The department’s main objective is to evaluate and monitor the internal control environment in order to protect the information and technological assets. Among its activities we highlight:

  • Define the Company’s security guidelines, respecting data protection laws and regulations;
  • Disseminate a security culture to employees, third parties and business partners;
  • Support the security threat mapping and mitigation, as well as assess and measure technological risks;
  • Protect and monitor the technology assets and the brand;
  • Define a security architecture;
  • Manage the access lifecycle;
  • Manage data lifecycle and ensure compliance with the local General Data Protection Act (“Lei Geral de Proteção de Dados”).


The department has two main objectives: (a) ensuring compliance with relevant obligations through a Compliance Program, raising awareness on the areas involved and verifying compliance with relevant legal, regulatory, contractual, governance and internal obligations; and (b) ensure that risk responses, as defined by the Company, are being applied in its internal control environment, either by improving existing controls or through new controls. Among its main activities we highlight:

  • Being the guardian of policies and procedures, in addition to the Risk and Control Matrix;
  • Periodically assess the effectiveness of internal controls and the compliance with relevant obligations;
  • Apply checklists and / or self-assessment questionnaires to evaluate processes;
  • Liaise with third party and certification auditors, and with internal and external auditors;
  • Monitor the implementation of audit action plans;
  • Evaluate the contacts received in the whistleblowing channel, conduct internal investigations and report the result of the internal investigations to the Internal Ethics Committee;
  • Define the procedures for hiring and monitoring third parties;
  • Conduct training on integrity issues, as well as continuous monitoring of integrity actions.


The department aims to provide to the Audit and Risk Management Committee an independent and objective assessment of the quality and the effectiveness of the Company’s governance, risk management and internal control processes, suggesting recommendations for improvements. Among its activities, the following stand out:

  • Audit processes to identify risks, vulnerabilities and opportunities for improvement throughout a business process, with assessment of the control design and / or with test to ensure control execution;
  • Verify that business processes follow internal policies and procedures, as well as specific regulations and laws;
  • Perform comprehensive testing and advise on the compliance level of the activity; and
  • Identify new risks, vulnerabilities, and opportunities for improvement by evaluating and testing improvements to implemented controls.
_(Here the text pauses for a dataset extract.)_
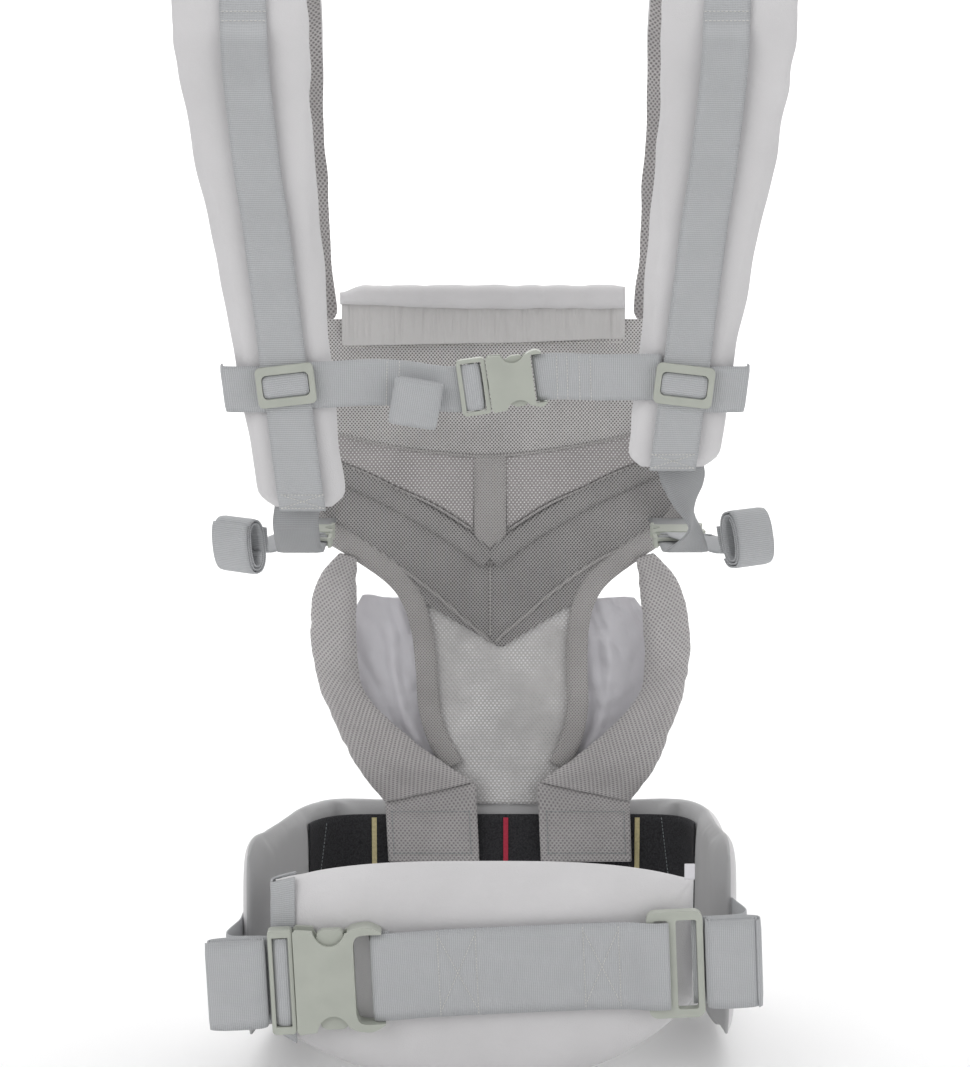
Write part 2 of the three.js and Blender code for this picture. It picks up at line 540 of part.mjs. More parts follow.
const smallBuckle = buckleSizes({
  web: STRAP_WEB, rim: 2.8, thick: 8, frame: 16, body: 24, horn: 6, curve: 0.4, depth: 5.2,
  bar: [2, 4.4, 1.3, 2.8],
});
const CHEST_BUCKLE_X = 2;
const makeChest = () => {
  const group = new THREE.Group();
  const y = (CHEST_WEB_Y[0] + CHEST_WEB_Y[1]) / 2;
  group.position.set(CHEST_BUCKLE_X, y, CHEST_Z);
  group.rotation.y = THREE.MathUtils.degToRad(-CHEST_TILT);
  carrier.add(group);
  addBuckle("chest_buckle", smallBuckle, group);

  const inner = STRAP_X - STRAP_WEB / 2 - 4 + 2.5;
  const half = STRAP_WEB / 2;
  const tilt = Math.tan(THREE.MathUtils.degToRad(CHEST_TILT));
  // a run of webbing between a slider and the buckle, tilted with the buckle where it enters it
  const station = (x, side) => {
    const z = CHEST_Z + (x - CHEST_BUCKLE_X) * tilt;
    return pt(x - side * half * tilt, z + side * half);
  };
  const ribbon = (endX, frameX, sliderX, sliderZ) => {
    const outline = [station(endX, -1), station(frameX, -1), pt(sliderX, sliderZ - half),
      pt(sliderX, sliderZ + half), station(frameX, 1), station(endX, 1)];
    return frontPlate(endX < sliderX ? outline : outline.reverse(), ...CHEST_WEB_Y);
  };
  const plugX = CHEST_BUCKLE_X - smallBuckle.frame;
  const left = ribbon(CHEST_BUCKLE_X - 3.4, plugX - 4, -inner, CHEST_Z);
  addNode("chest_webbing_left", left, webbing);
  const socketX = CHEST_BUCKLE_X + smallBuckle.body + PLAY;
  const right = ribbon(socketX, CHEST_BUCKLE_X + smallBuckle.end + 4, inner, CHEST_Z + 4);
  addNode("chest_webbing_right", right, webbing);

  const roll = rollSolid(24, 11, STRAP_WEB);
  const rollNode = addNode("chest_roll", roll, webbing);
  rollNode.position.set(-36, CHEST_WEB_Y[0] - 5.5 - GAP, CHEST_Z - 8);
  rollNode.rotation.y = THREE.MathUtils.degToRad(8);
};

// ---------------------------------------------------------------- side fastenings
const SIDE_Z = 229;
const SIDE_Y = -10;
const SIDE_X = { left: -103, right: 112 };
const ROLL_LONG = 33;
const ROLL_THICK = 18;
const ROLL_TURN = THREE.MathUtils.degToRad(35); // how far the coil's axis turns from straight out
const ROLL_LEAN = { left: THREE.MathUtils.degToRad(12), right: THREE.MathUtils.degToRad(-22) };
const ROLL_RISE = { left: 5, right: 9 };
const makeSide = (side) => {
  const x = SIDE_X[side];
  const sign = Math.sign(x);
  const end = STRAP_END[side];
  // the buckle lies flat, its plug towards the wearer's back
  const buckle = new THREE.Group();
  buckle.position.set(x, SIDE_Y, SIDE_Z);
  buckle.setRotationFromMatrix(basis([0, 1, 0], [0, 0, -1], [-1, 0, 0]));
  carrier.add(buckle);
  addBuckle(`side_buckle_${side}`, smallBuckle, buckle);

  const half = STRAP_WEB / 2;
  const threaded = [pt(SIDE_Y - 3.4, SIDE_Z), pt(SIDE_Y - smallBuckle.frame - 2, SIDE_Z)];
  const up = threaded.concat(smooth([pt(SIDE_Y - smallBuckle.frame - 6, SIDE_Z), pt(-66, SIDE_Z + 2),
    pt(-88, SIDE_Z + 12), pt(-STRAP_MID, end - 7)], 8));
  addNode(`side_webbing_${side}`, sidePlate(band(up, -WEB / 2, WEB / 2), x - half, x + half), webbing);

  const socketY = SIDE_Y + smallBuckle.body + PLAY;
  const down = [pt(socketY, SIDE_Z), pt(socketY + 12, SIDE_Z), pt(FAR_Y - GAP, SIDE_Z - 6)];
  const panelWeb = sidePlate(band(down, -WEB / 2, WEB / 2), x - half, x + half);
  addNode(`panel_webbing_${side}`, panelWeb, webbing);

  // the spare end, rolled up and hanging beside the plug with its coil turned towards the back
  const roll = rollSolid(ROLL_LONG, ROLL_THICK, STRAP_WEB);
  const rollNode = addNode(`side_roll_${side}`, roll, webbing);
  const out = new THREE.Vector3(sign * Math.cos(ROLL_TURN), Math.sin(ROLL_TURN), 0);
  const lean = new THREE.Vector3(sign * Math.sin(ROLL_LEAN[side]), 0, Math.cos(ROLL_LEAN[side]));
  const across = new THREE.Vector3().crossVectors(lean, out).normalize();
  const long = new THREE.Vector3().crossVectors(out, across).normalize();
  rollNode.setRotationFromMatrix(new THREE.Matrix4().makeBasis(long, across, out));
  const away = half + 3 + STRAP_WEB / 2 * Math.cos(ROLL_TURN) + ROLL_THICK / 2;
  rollNode.position.set(x + sign * away, SIDE_Y - 46, SIDE_Z + ROLL_RISE[side]);
};

// A press stud on the right strap, just above where its webbing ends.
const makeSnap = () => {
  const z = WEB_TOP + 9 + 7;
  const angle = Math.asin((z - STRAP_STRAIGHT) / (STRAP_APEX - STRAP_STRAIGHT));
  const stud = new THREE.CylinderGeometry(5, 5, 2.4, 20);
  const node = addNode("strap_snap", toSolid(stud), snapMetal);
  const out = padFace + GAP + 1.9;
  const normal = new THREE.Vector3(0, -Math.cos(angle) * (STRAP_APEX - STRAP_STRAIGHT),
    Math.sin(angle) * STRAP_MID).normalize();
  node.position.set(webX(z) + 8, -Math.cos(angle) * STRAP_MID, z).addScaledVector(normal, out);
  node.quaternion.setFromUnitVectors(new THREE.Vector3(0, 1, 0), normal);
};

makePanel();
makeBolster("left");
makeBolster("right");
makeHood();
makeBelt();
makeLumbar();
makeWaist();
makeStrap("left");
makeStrap("right");
makeSlider("left");
makeSlider("right");
makeSnap();
makeChest();
makeSide("left");
makeSide("right");

export default carrier;
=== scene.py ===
import json
import math
import bpy
import bmesh
import numpy as np
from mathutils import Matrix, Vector, noise
from mathutils.bvhtree import BVHTree


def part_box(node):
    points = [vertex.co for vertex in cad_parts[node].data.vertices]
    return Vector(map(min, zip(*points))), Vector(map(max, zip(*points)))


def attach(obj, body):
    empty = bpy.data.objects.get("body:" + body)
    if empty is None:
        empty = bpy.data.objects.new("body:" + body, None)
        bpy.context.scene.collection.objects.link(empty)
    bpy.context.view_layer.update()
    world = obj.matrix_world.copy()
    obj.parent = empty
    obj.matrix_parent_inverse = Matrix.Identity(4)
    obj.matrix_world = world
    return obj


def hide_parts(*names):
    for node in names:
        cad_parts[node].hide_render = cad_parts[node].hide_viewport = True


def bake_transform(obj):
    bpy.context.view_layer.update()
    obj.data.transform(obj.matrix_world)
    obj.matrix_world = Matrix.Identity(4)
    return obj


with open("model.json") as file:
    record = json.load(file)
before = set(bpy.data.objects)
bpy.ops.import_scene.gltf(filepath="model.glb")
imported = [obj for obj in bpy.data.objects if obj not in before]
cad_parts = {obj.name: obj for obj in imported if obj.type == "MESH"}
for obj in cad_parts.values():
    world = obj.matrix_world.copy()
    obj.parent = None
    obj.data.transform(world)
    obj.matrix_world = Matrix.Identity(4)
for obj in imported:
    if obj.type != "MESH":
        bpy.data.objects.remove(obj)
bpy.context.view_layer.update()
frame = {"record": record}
mm = 0.001

# Sizes that several pieces share, in millimetres, as the frame has them.
carrier = {
    "webThick": 1.5, "strapWeb": 25.0, "waistWeb": 50.0,
    "farShift": 14.0, "hoodZ": 363.0, "beltTop": 44.0,
    "strapMid": 102.0, "strapThick": 16.0, "strapStraight": 440.0, "strapApex": 572.0,
    "strapFarEnd": 348.0, "strapX": 106.5, "strapLean": 6.6, "chestZ": 331.0, "webLift": 4.0,
}


def lerp(a, b, t):
    return a + (b - a) * t


def clamp01(t):
    return max(0.0, min(1.0, t))


def smoothStep(a, b, x):
    t = clamp01((x - a) / (b - a))
    return t * t * (3 - 2 * t)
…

Internal Audit is a hybrid function, mixing internal team with an independent company, registered with CVM. The supervision of the function is the sole and exclusive responsibility of the Audit and Risk Management Committee.
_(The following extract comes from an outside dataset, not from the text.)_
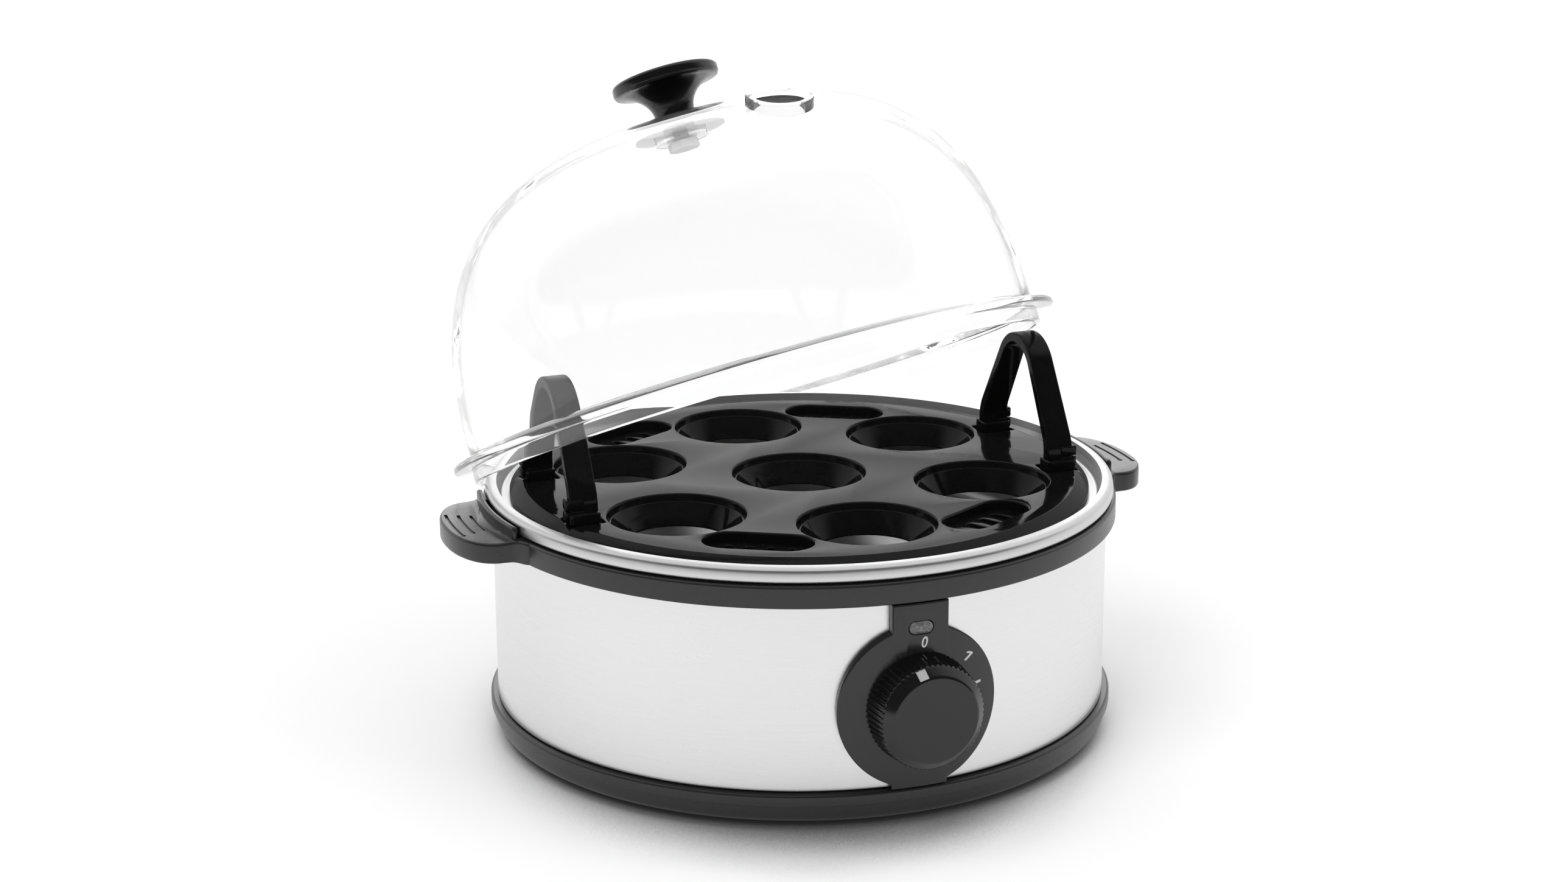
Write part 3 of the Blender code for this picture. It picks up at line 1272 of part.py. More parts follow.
def lid_dome():
    """Blow the clear lid: skirt, flange, dome and the raised ring of the steam vent."""
    bore = KNOB_SCREW_RADIUS + GAP
    outer = dome_points(0.0, LID_OUTER_STEPS)[1:]
    inner = dome_points(LID_SHEET, LID_INNER_STEPS)[1:]
    flange_top = LID_SKIRT + LID_FLANGE_EDGE
    body = lathe(
        [(bore, LID_TOP), (KNOB_WASHER_RADIUS, LID_TOP)] + outer
        + rounded([
            (LID_SKIRT_OUTER, LID_DOME_BASE),
            (LID_FLANGE_RADIUS, flange_top, EDGE_ROUND),
            (LID_FLANGE_RADIUS, LID_SKIRT, EDGE_ROUND),
            (LID_SKIRT_OUTER, LID_SKIRT),
            (LID_SKIRT_OUTER, 0.0),
            (LID_SKIRT_INNER, 0.0),
            (LID_SKIRT_INNER, LID_SKIRT),
        ])
        + inner[::-1]
        + [(INNER_WASHER_RADIUS + GAP, LID_TOP - LID_SHEET), (bore, LID_TOP - LID_SHEET)]
    )
    place = vent_turn()
    ring = moved(rod(VENT_HOLE + VENT_RING_WIDTH, -VENT_RING_ROOT, VENT_RING_HEIGHT, CUP_SIDES), place)
    hole = moved(rod(VENT_HOLE, -VENT_HOLE, VENT_RING_HEIGHT + OVERRUN, CUP_SIDES), place)
    return cut(fused(body, ring), hole)


def lid_knob():
    """Turn the mushroom knob of the lid, with the hole for its screw."""
    neck_top = KNOB_BOTTOM + KNOB_NECK_HEIGHT
    flare_top = neck_top + KNOB_FLARE_HEIGHT
    disc_top = flare_top + KNOB_EDGE
    flare = []
    for step in range(1, KNOB_FLARE_STEPS):
        angle = math.pi / 2 * step / KNOB_FLARE_STEPS
        radius = KNOB_RADIUS - (KNOB_RADIUS - KNOB_NECK_RADIUS) * math.cos(angle)
        flare.append((radius, neck_top + KNOB_FLARE_HEIGHT * math.sin(angle)))
    flare = [(KNOB_NECK_RADIUS, neck_top)] + flare
    body = lathe(
        [(0, KNOB_BOTTOM), (KNOB_NECK_RADIUS, KNOB_BOTTOM)] + flare
        + rounded([
            (KNOB_RADIUS, flare_top, KNOB_EDGE_ROUND / 2),
            (KNOB_RADIUS, disc_top, KNOB_EDGE_ROUND),
            (KNOB_RADIUS * KNOB_CROWN_SHARES[0][0], disc_top + KNOB_CROWN * KNOB_CROWN_SHARES[0][1]),
        ])
        + [(KNOB_RADIUS * out, disc_top + KNOB_CROWN * up) for out, up in KNOB_CROWN_SHARES[1:]],
        CUP_SIDES,
    )
    return cut(body, rod(KNOB_SCREW_RADIUS + GAP, KNOB_BOTTOM - OVERRUN, knob_screw_top() + GAP))


def knob_screw_top():
    """Give the height of the tip of the knob's screw."""
    return KNOB_BOTTOM + KNOB_SCREW_GRIP


def inner_washer_bottom():
    """Give the height of the underside of the washer inside the dome."""
    return LID_TOP - LID_SHEET - GAP - INNER_WASHER_HEIGHT


def ring_points(pose, radius, height):
    """Give points round the lid at a radius and height of its own, in the boiler's frame."""
    points = []
    for angle in around(LID_SAMPLES):
        points.append(pose @ Vector((*at(radius, angle), height)))
    return points


def edge_shortfall(pose):
    """Give how far the lid must still slide back to hang clear of the housing's edge."""
    back_way = Vector((math.cos(LID_LEAN_AZIMUTH), math.sin(LID_LEAN_AZIMUTH), 0))
    shortfall = -math.inf
    clear = GAP / math.cos(math.pi / RING_SIDES)
    for height in (0.0, LID_SKIRT / 2, LID_SKIRT):
        for point in ring_points(pose, LID_SKIRT_INNER * math.cos(math.pi / RING_SIDES), height):
            out = math.hypot(point.x, point.y)
            along = point.x * back_way.x + point.y * back_way.y
            if along <= 0 or point.z > RIM_TOP + GAP:
                continue
            edge = BASE_RADIUS if point.z < COLLAR_TOP + GAP else RIM_RADIUS
            shortfall = max(shortfall, (edge + clear - out) * out / along)
    return shortfall


def handle_shortfall(pose):
    """Give how far the lid must still rise to rest on the right handle."""
    up = pose.to_3x3() @ Vector((0, 0, 1))
    base = pose.translation
    centre = handle_top() - HANDLE_ARC
    shortfall = -math.inf
    for step in range(LID_SAMPLES):
        angle = math.pi * step / LID_SAMPLES
        y, z = at(HANDLE_ARC, angle)
        point = Vector((HANDLE_OUTER, y, centre + z))
        height = (point - base).dot(up)
        out = (point - base - up * height).length
        if out < LID_SKIRT_INNER * math.cos(math.pi / RING_SIDES) - GAP:
            continue
        shortfall = max(shortfall, (height + GAP) / up.z)
    return shortfall


def lid_pose():
    """Lean the lid back until it rests on the right handle and the housing's edge."""
    turn = Matrix.Rotation(LID_LEAN_AZIMUTH, 4, 'Z') @ Matrix.Rotation(LID_TILT, 4, 'Y')
    back_way = Vector((math.cos(LID_LEAN_AZIMUTH), math.sin(LID_LEAN_AZIMUTH), 0))
    place = back_way * (BASE_RADIUS - LID_SKIRT_INNER * math.cos(LID_TILT))
    place.z = handle_top() - LID_SKIRT_INNER * math.sin(LID_TILT) / 2
    for _ in range(LID_SETTLING_ROUNDS):
        place.z += handle_shortfall(Matrix.Translation(place) @ turn)
        place += back_way * edge_shortfall(Matrix.Translation(place) @ turn)
    return Matrix.Translation(place) @ turn


def build():
    """Make every piece in its place."""
    clear_scene()
    black = finish("black_plastic", (0.045, 0.045, 0.048), 0.55)
    gloss = finish("gloss_black_plastic", (0.012, 0.012, 0.013), 0.12)
    brushed = finish("brushed_steel", (0.72, 0.72, 0.71), 0.34, 1.0)
    bright = finish("bright_steel", (0.78, 0.78, 0.77), 0.2, 1.0)
    cast = finish("cast_aluminium", (0.55, 0.55, 0.55), 0.5, 1.0)
    rubber = finish("rubber", (0.03, 0.03, 0.03), 0.8)
    silicone = finish("silicone", (0.6, 0.58, 0.55), 0.5)
    clear = finish("clear_plastic", (0.9, 0.92, 0.93), 0.05)
    white = finish("white_plastic", (0.85, 0.85, 0.84), 0.4)
    amber = finish("amber_glass", (0.9, 0.4, 0.1), 0.1)
    zinc = finish("zinc_steel", (0.6, 0.6, 0.62), 0.35, 1.0)

    piece("base_moulding", base_moulding(), black)
    screw_seat = POST_TOP - POST_SHOULDER - GAP
    for index, angle in enumerate(around(POST_COUNT, math.pi / POST_COUNT), 1):
        screw = headed_screw(SCREW_RADIUS, SCREW_REACH, SCREW_HEAD_RADIUS, SCREW_HEAD_HEIGHT)
        screw = shifted(screw, *at(POST_PLACE, angle), screw_seat)
        piece(f"base_screw_{index}", screw, zinc)
    for index, angle in enumerate(around(FOOT_COUNT), 1):
        piece(f"rubber_foot_{index}", shifted(foot(), *at(foot_place(), angle)), rubber)
    piece("wall_shell", wall_shell(), brushed)
    piece("upper_collar", upper_collar(), black)
    piece("water_bowl", bowl(), bright)
    piece("bowl_seal", bowl_seal(), silicone)
    piece("heater_plate", heater_plate(), cast)
    piece("heating_element", pipe(element_path(), ELEMENT_TUBE, ELEMENT_SIDES), zinc)
    piece("element_clamp", element_clamp(), zinc)
    clamp_nut = bored_nut(NUT_RADIUS, STUD_RADIUS + GAP, NUT_BOTTOM, NUT_TOP)
    piece("clamp_nut", clamp_nut, zinc)
    piece("thermostat", thermostat(), zinc)
    piece("thermal_fuse", thermal_fuse(), white)
    piece("terminal_block", terminal_block(), white)
    block_reach = TERMINAL_HEIGHT + TERMINAL_BOSS_HEIGHT
    block_screw = headed_screw(
        BRACKET_SCREW_RADIUS, block_reach, BRACKET_SCREW_HEAD, BRACKET_SCREW_HEAD_HEIGHT,
    )
    block_top = FLOOR_TOP + TERMINAL_BOSS_HEIGHT + TERMINAL_HEIGHT + 2 * GAP
    block_screw = moved(block_screw, Matrix.Rotation(math.pi, 4, 'X'))
    piece("terminal_screw", shifted(block_screw, y=TERMINAL_PLACE, z=block_top), zinc)
    piece("cord_gland", cord_gland(), black)
    piece("control_panel", control_panel(), black)
    piece("lamp_lens", lamp_lens(), clear)
    piece("indicator_lamp", indicator_lamp(), amber)
    piece("regulator_body", regulator_body(), black)
    low = BRACKET_FRONT + GAP
    regulator_nut = bored_nut(REGULATOR_NUT_RADIUS, BUSH_RADIUS + GAP, low, low + REGULATOR_NUT_HEIGHT)
    piece("regulator_nut", front(regulator_nut, DIAL_HEIGHT), zinc)
    piece("regulator_bracket", regulator_bracket(), zinc)
    for name, side in (("left", -1), ("right", 1)):
        screw = headed_screw(
            BRACKET_SCREW_RADIUS, BRACKET_SCREW_REACH, BRACKET_SCREW_HEAD, BRACKET_SCREW_HEAD_HEIGHT,
        )
        screw = shifted(screw, x=side * PANEL_BOSS_PLACE, z=BRACKET_BACK - GAP)
        piece(f"bracket_screw_{name}", front(screw, DIAL_HEIGHT), zinc)

    dial_axis = carrier("dial_axis", Matrix.Translation((0, 0, DIAL_HEIGHT)) @ FRONT_TURN)
    piece("dial_knob", dial_knob(), black, dial_axis)
    piece("dial_pointer", pointer_shape(0.0, OVERRUN), white, dial_axis)
    piece("regulator_shaft", regulator_shaft(), zinc, dial_axis)

    tray_axis = carrier("tray_axis", Matrix.Identity(4))
    piece("egg_tray", egg_tray(), gloss, tray_axis)
    piece("tray_handle_right", tray_handle(0.0), gloss, tray_axis)
    piece("tray_handle_left", tray_handle(math.pi), gloss, tray_axis)
    for index, place in enumerate(screw_places(), 1):
        piece(f"handle_screw_{index}", shifted(handle_screw(), *place), zinc, tray_axis)

    lid_axis = carrier("lid_axis", lid_pose())
    piece("lid_dome", lid_dome(), clear, lid_axis)
    piece("lid_knob", lid_knob(), black, lid_axis)
    bore = KNOB_SCREW_RADIUS + GAP
    washer_top = KNOB_WASHER_BOTTOM + KNOB_WASHER_HEIGHT
    washer = lathe(section(bore, KNOB_WASHER_RADIUS, KNOB_WASHER_BOTTOM, washer_top), CUP_SIDES)
    piece("knob_washer", washer, black, lid_axis)
    low = inner_washer_bottom()
    inner_washer = lathe(section(bore, INNER_WASHER_RADIUS, low, low + INNER_WASHER_HEIGHT), CUP_SIDES)
    piece("inner_washer", inner_washer, zinc, lid_axis)
    seat = low - GAP
    reach = knob_screw_top() - seat
    screw = headed_screw(KNOB_SCREW_RADIUS, reach, KNOB_SCREW_HEAD, KNOB_SCREW_HEAD_HEIGHT)
    piece("lid_screw", shifted(screw, z=seat), zinc, lid_axis)


build()
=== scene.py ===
"""Looks of a commercial egg boiler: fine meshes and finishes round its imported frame.

The boiler stands on z = 0 with its control panel facing -Y. Places and main sizes are
read from the frame; the small shapes have named sizes, in metres.
"""

from math import acos, asin, atan2, ceil, cos, pi, radians, sin, sqrt, tan

import bmesh
import bpy
from mathutils import Matrix, Vector


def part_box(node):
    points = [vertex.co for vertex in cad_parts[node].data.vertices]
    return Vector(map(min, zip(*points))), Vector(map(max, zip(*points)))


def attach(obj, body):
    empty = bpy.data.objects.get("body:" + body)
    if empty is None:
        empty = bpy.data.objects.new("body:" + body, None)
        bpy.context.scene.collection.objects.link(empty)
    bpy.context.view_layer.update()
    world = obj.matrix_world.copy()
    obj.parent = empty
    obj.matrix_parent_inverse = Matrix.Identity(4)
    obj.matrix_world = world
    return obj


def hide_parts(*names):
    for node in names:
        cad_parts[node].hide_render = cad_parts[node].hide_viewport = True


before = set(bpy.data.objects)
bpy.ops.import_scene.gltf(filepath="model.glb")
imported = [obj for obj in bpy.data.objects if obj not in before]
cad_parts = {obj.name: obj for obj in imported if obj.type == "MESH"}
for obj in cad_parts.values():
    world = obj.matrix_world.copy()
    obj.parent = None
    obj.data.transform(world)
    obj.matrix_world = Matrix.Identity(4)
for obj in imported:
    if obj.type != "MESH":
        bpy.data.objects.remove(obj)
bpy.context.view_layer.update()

MM = 0.001
GAP = 0.3 * MM
OVERRUN = 1.0 * MM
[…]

This important structure aims to (i) apply and monitor the Company’s integrity program, as well as suggest adjustments, when necessary; (ii) periodically review the integrity risks associated to the Company; (iii) establish the Company Whistleblowing Channel (“Canal Aberto”) and ensure its proper functioning; (iv) evaluate cases of violation to the Code of Ethics and recommend appropriate measures regarding the cases that effectively characterize a violation; (v) ensure compliance with the principles and guidelines contained in the Code of Ethics; (vi) revise, whenever necessary, the Code of Ethics, forwarding any suggestions for additions and / or amendments for approval by the Board of Directors; and (vii) decide on questions related to the Code of Ethics interpretation.